I thought about this lady who used to take care of me when my mother would go to work. Her name was Bertha Brooks. And I thought she treated me better than my mother. She didn’t have no boys, she had nothing but girls and I was her pet.
Q - You recently recorded a new CD, co-produced by Tom Hambridge. What can you tell us about that?
I produced it and put up the money myself. Ronnie and Wayne both helped me with it. Ronnie is playing on one (song) and Wayne is playing on one. And I did one of Wayne’s songs. And he played solo on it, on guitar. And Ronnie plays a solo on one that we worked out together a long time ago.

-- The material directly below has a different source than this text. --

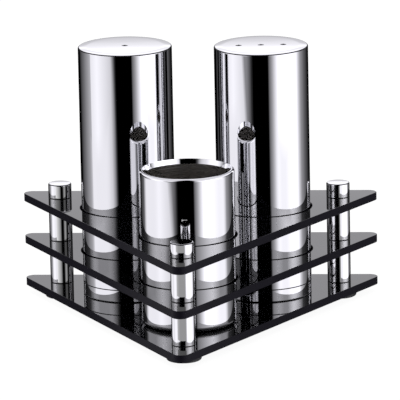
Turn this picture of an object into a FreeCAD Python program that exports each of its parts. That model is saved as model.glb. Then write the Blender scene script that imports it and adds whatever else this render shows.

Q - You have very talented sons.
Oh, yeah. They’re more talented than I am. At least they can handle a computer better than me. All I can do is play games on it.
Q - Where did you record the CD?
In Nashville. Got the Nashville boys (studio musicians) on it. Boy, they’re great! Whew! They play so good I wish I could take ‘em on the road with me.
Lonnie Brooks did not take the Nashville cats on the road with him. However, he did succeed in forming the Brooks Family Blues Dynasty with his sons Ronnie and Wayne. Both sons are talented, versatile artists with their own bands and careers, who learned their craft by apprenticing with their Dad. Together, they are the First Family of the Blues and have taken their act on the road to prestigious international festivals and are repeat performers on the Legendary Rhythm & Blues Cruise.
Meanwhile Lonnie is shopping his CD to record labels, with no release date as of yet, as fans eagerly await his first solo album since Roadhouse Rules in 1997.